What they are doing together is developing a sort of Geneva Convention for the abortion debate. Each has become alarmed at violence directed against abortion facilities and Baird recently began to worry openly that abortion advocates would unleash violence against the other side.

Yesterday, Baird released a copy of a joint statement he and Pavone drafted calling on both sides to tone down rhetoric they worry has become the first step toward abortion violence.

“Respectful dialogue, while not expecting either party to compromise his or her beliefs, can lessen or stop dangerous, dehumanizing assumptions about those on the opposite side of this issue,” the statement reads. “We believe that regular meetings, including social ones, between opposing sides should be conducted at least once a month to encourage people to form civil relationships.”

Human Freedom

Both men hope the statement will ramp down the hostility across the abortion divide. Whether it will lessen hostility between those who agree on abortion is another thing.

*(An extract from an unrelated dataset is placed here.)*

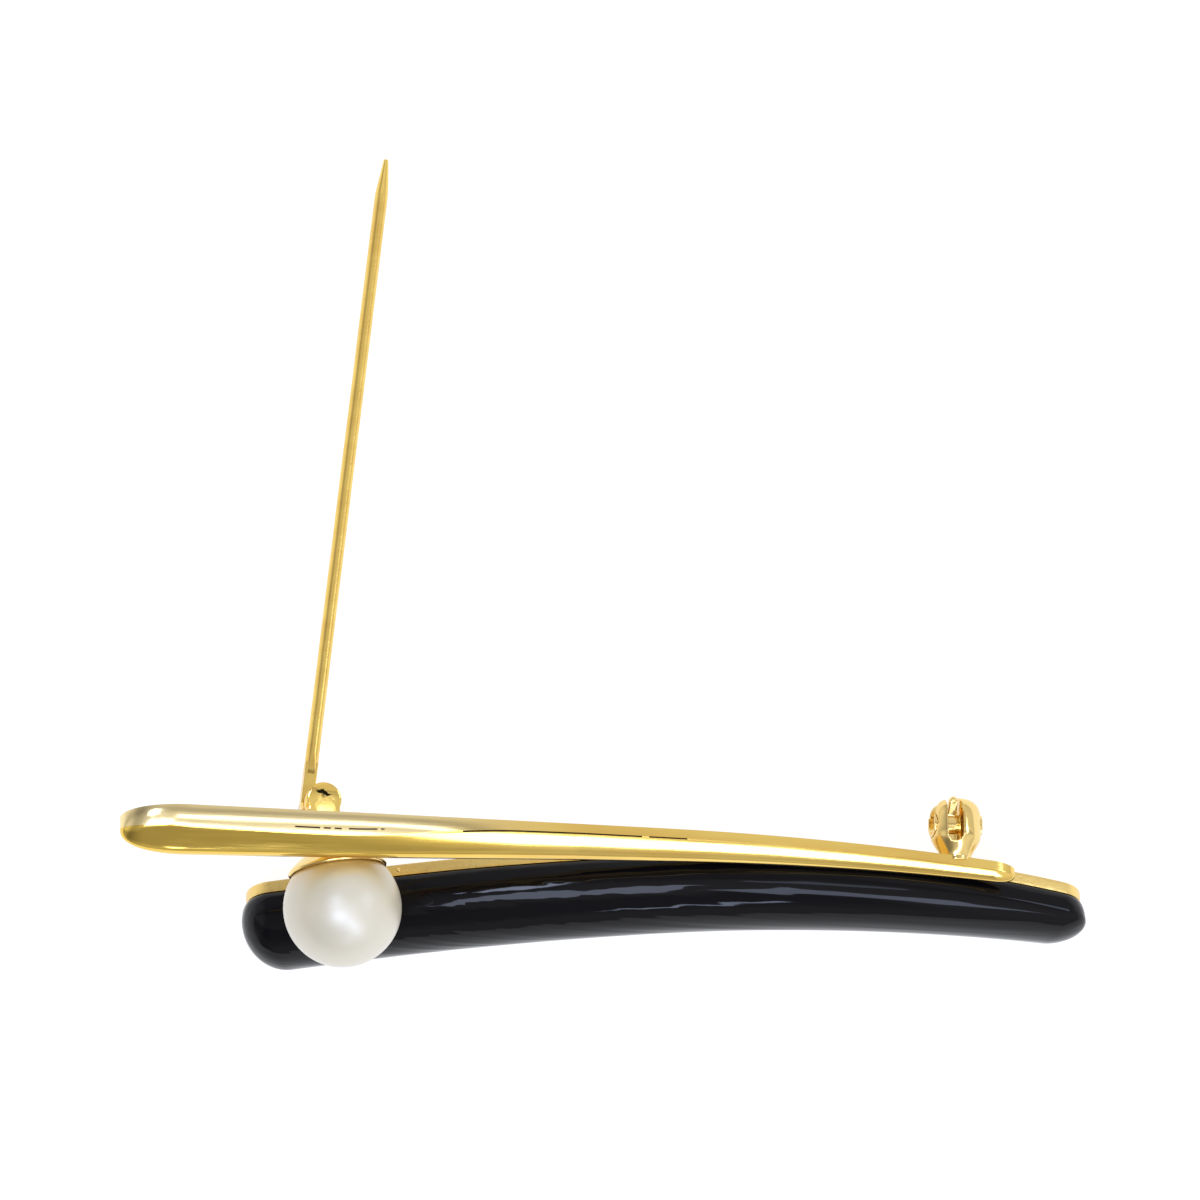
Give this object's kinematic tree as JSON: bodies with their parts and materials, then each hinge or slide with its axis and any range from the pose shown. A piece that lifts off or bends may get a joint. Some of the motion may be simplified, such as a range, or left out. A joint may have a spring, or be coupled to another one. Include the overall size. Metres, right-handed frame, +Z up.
{
  "type": "bar brooch",
  "caption": "V-shaped bar brooch: tapered gold bar, curved polished onyx on a gold back plate, cupped pearl between them, hinged pin and safety catch.",
  "frame": {"origin": "centre of the box around the brooch as it lies, on the surface under it", "axes": "+X along the longest extent toward the catch end, +Y the way the open pin points, +Z up from the surface"},
  "size_m": [0.0698, 0.0596, 0.0229],
  "materials": {
    "gold": "yellow gold, polished front and fine satin side wall",
    "onyx": "high polish",
    "pearl": "pearl lustre",
    "findings": "drawn and filed gold"
  },
  "bodies": {
    "brooch": {"gold_frame": "gold", "onyx_bar": "onyx", "pearl": "pearl", "hinge_rivet": "findings"},
    "pin": {"pin_stem": "findings"},
    "safety_catch": {"catch_rotor": "findings"}
  },
  "joints": [
    {"name": "pin_hinge", "type": "hinge", "parent": "brooch", "child": "pin", "pos_m": [-0.02108, -0.01647, 0.01779], "axis": [-0.2049, -0.3444, -0.9162], "range_deg": [-25, 83.3]},
    {"name": "catch_turn", "type": "hinge", "parent": "brooch", "child": "safety_catch", "pos_m": [0.02464, -0.01585, 0.00733], "axis": [0.9759, 0, -0.2183], "range_deg": [0, 84]}
  ]
}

Already, Pavone has been likened to Neville Chamberlain, the British prime minister who tried to appeases Hitler, by extremists who claim to oppose abortion then advocate shooting abortion practitioners. Baird admits he is estranged from every major abortion rights group and feminist Betty Friedan has gone so far as to suggest he is a CIA agent.

“There are people that, if they saw Frank with me, they'd beat us both up,” Baird said.

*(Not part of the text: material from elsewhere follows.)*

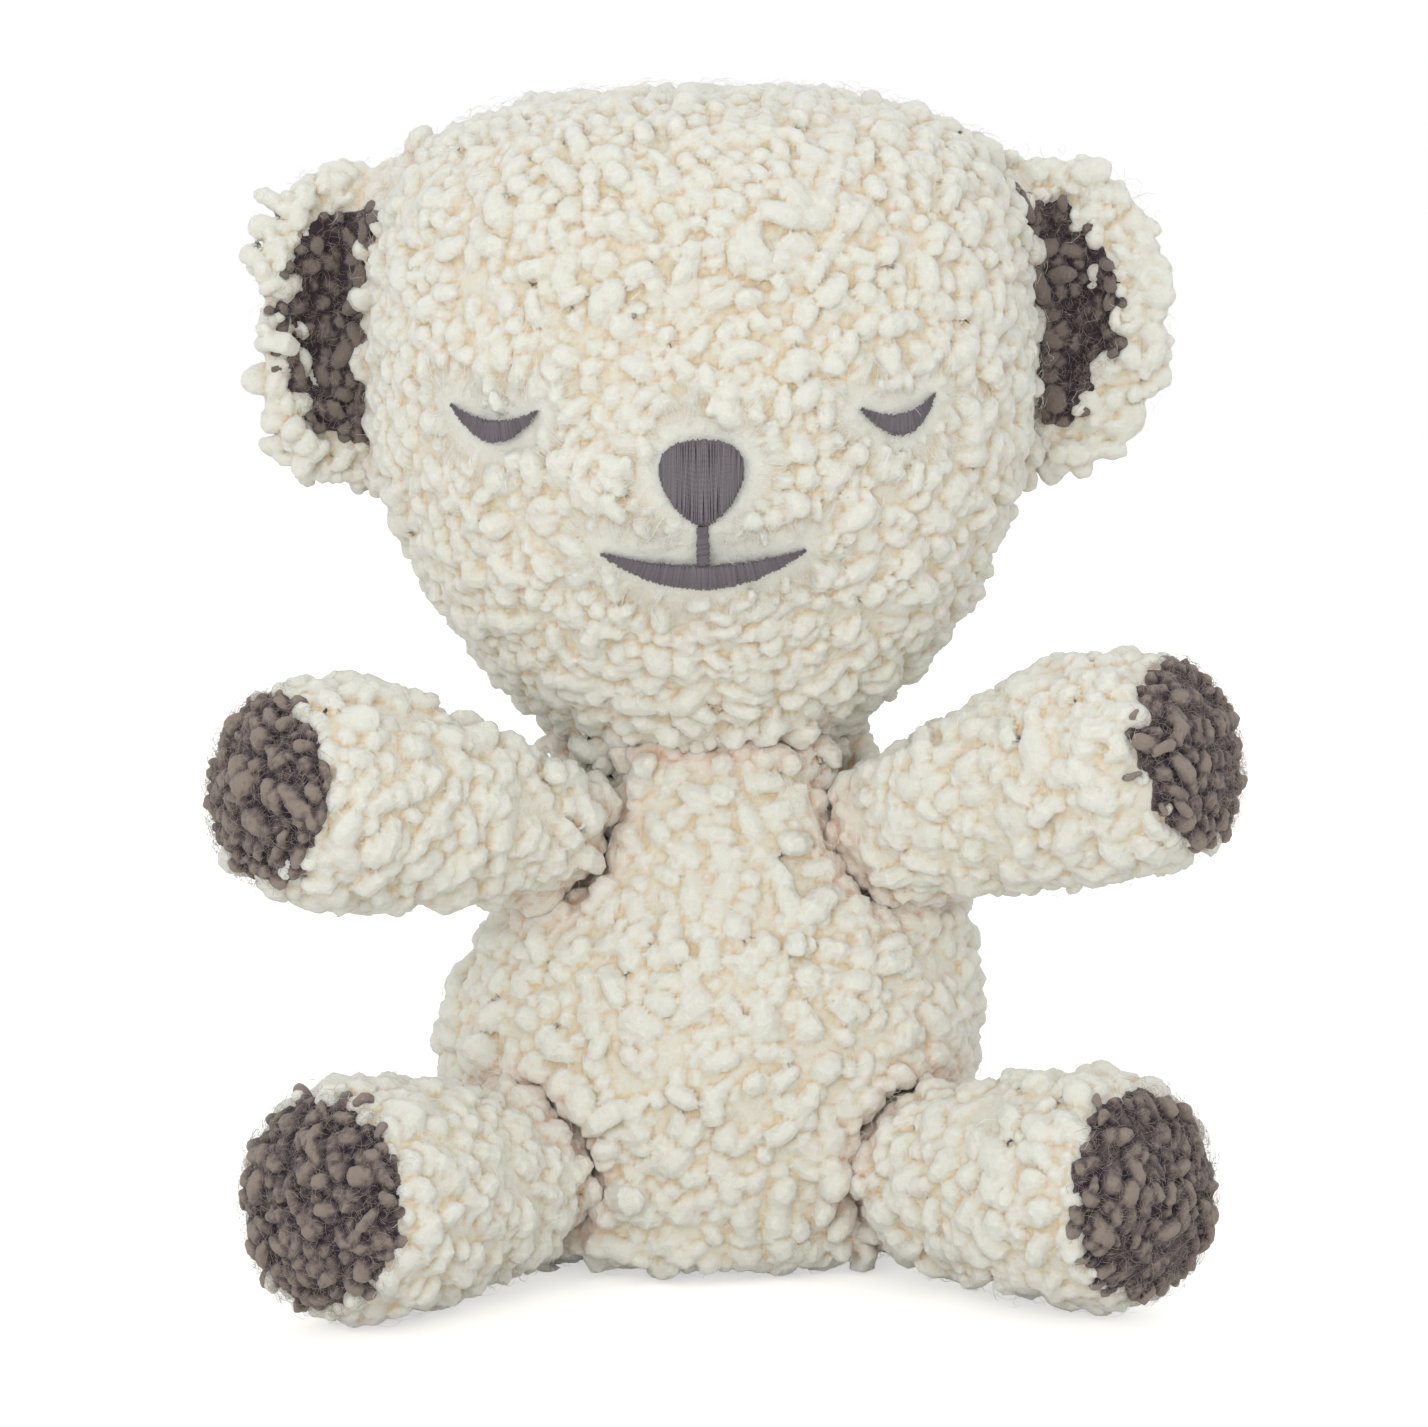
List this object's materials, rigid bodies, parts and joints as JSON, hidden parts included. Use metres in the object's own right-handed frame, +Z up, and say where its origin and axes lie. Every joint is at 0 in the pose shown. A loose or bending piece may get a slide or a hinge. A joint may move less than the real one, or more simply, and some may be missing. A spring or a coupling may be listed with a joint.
{
  "type": "plush bear",
  "caption": "Seated plush bear in cream curly fleece with taupe ear linings, paw pads and foot pads, and closed eyes, nose and smile embroidered in grey thread.",
  "frame": {"origin": "on the surface the bear sits on, under the middle of its box from back to paws", "axes": "+Z up, the bear faces -Y, its own left side is at +X"},
  "size_m": [0.2506, 0.1802, 0.2903],
  "materials": {
    "cream_fleece": "curly fleece, long soft curls on a knitted backing",
    "taupe_fleece": "curly fleece with a fuzz of loose fibres",
    "embroidery_thread": "satin stitch with a soft sheen",
    "stuffing_fibre": "matt polyester fibre fill"
  },
  "bodies": {
    "torso": {"torso_cover": "cream_fleece", "torso_stuffing": "stuffing_fibre"},
    "neck": {"neck_stuffing": "stuffing_fibre"},
    "head": {"head_cover": "cream_fleece", "head_stuffing": "stuffing_fibre", "nose_embroidery": "embroidery_thread", "philtrum_embroidery": "embroidery_thread", "mouth_embroidery": "embroidery_thread", "left_eye_embroidery": "embroidery_thread", "right_eye_embroidery": "embroidery_thread"},
    "left_ear": {"left_ear_flap": "cream_fleece", "left_ear_lining": "taupe_fleece"},
    "right_ear": {"right_ear_flap": "cream_fleece", "right_ear_lining": "taupe_fleece"},
    "left_arm": {"left_arm_cover": "cream_fleece", "left_paw_pad": "taupe_fleece", "left_arm_stuffing": "stuffing_fibre"},
    "right_arm": {"right_arm_cover": "cream_fleece", "right_paw_pad": "taupe_fleece", "right_arm_stuffing": "stuffing_fibre"},
    "left_leg": {"left_leg_cover": "cream_fleece", "left_foot_pad": "taupe_fleece", "left_leg_stuffing": "stuffing_fibre"},
    "right_leg": {"right_leg_cover": "cream_fleece", "right_foot_pad": "taupe_fleece", "right_leg_stuffing": "stuffing_fibre"}
  },
  "joints": [
    {"name": "head_turn", "type": "hinge", "parent": "torso", "child": "neck", "pos_m": [-0.00476, 0.01838, 0.132], "axis": [0, 0, 1], "range_deg": [-20, 20], "stiffness_Nm_per_rad": 1.5},
    {"name": "head_nod", "type": "hinge", "parent": "neck", "child": "head", "pos_m": [-0.00476, 0.01838, 0.132], "axis": [1, 0, 0], "range_deg": [-8, 8], "stiffness_Nm_per_rad": 6},
    {"name": "left_ear_fold", "type": "hinge", "parent": "head", "child": "left_ear", "pos_m": [0.07569, 0.02938, 0.23242], "axis": [0.0175, 0, -0.9998], "range_deg": [-12, 12], "stiffness_Nm_per_rad": 0.15},
    {"name": "right_ear_fold", "type": "hinge", "parent": "head", "child": "right_ear", "pos_m": [-0.08868, 0.02938, 0.22955], "axis": [-0.0175, 0, 0.9998], "range_deg": [-12, 12], "stiffness_Nm_per_rad": 0.15},
    {"name": "left_shoulder", "type": "hinge", "parent": "torso", "child": "left_arm", "pos_m": [0.0487, -0.00446, 0.114], "axis": [-0.5299, -0.848, 0], "range_deg": [-18, 15], "stiffness_Nm_per_rad": 1.5},
    {"name": "right_shoulder", "type": "hinge", "parent": "torso", "child": "right_arm", "pos_m": [-0.05125, -0.00921, 0.114], "axis": [-0.6293, 0.7771, 0], "range_deg": [-18, 15], "stiffness_Nm_per_rad": 1.5},
    {"name": "left_hip", "type": "hinge", "parent": "torso", "child": "left_leg", "pos_m": [0.05521, -0.01952, 0.0255], "axis": [0, 0, 1], "range_deg": [-14, 16], "stiffness_Nm_per_rad": 1.5},
    {"name": "right_hip", "type": "hinge", "parent": "torso", "child": "right_leg", "pos_m": [-0.05782, -0.02595, 0.0255], "axis": [0, 0, -1], "range_deg": [-14, 16], "stiffness_Nm_per_rad": 1.5}
  ]
}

Each man sees faults within his own movement. Pavone has been alarmed at violence against abortion facilities and last year put up a $50,000 reward for information that would lead to the conviction of anyone shooting an abortion practitioner.

Baird blames other pro-abortion groups for losing their natural allies, including the widely publicized defection of Norma McCorvey, the Jane Roe in Roe v. Wade. McCorvey joined the pro-life movement and later converted to Roman Catholicism.

Neither man has illusions about converting the other. “Make no doubt about it,” Baird said. “We are fighters, he and I.”

Pavone describes his work as a variant of what Baird was doing. Baird campaigned against laws restricting birth control and abortion, viewing them as a broadening of civil rights.

“My goal is to see an expansion of that — human freedom recognized for all human beings. The moment has arrived to take it to the next level for unborn children.”

At that point, of course, an argument erupted. A very civil one.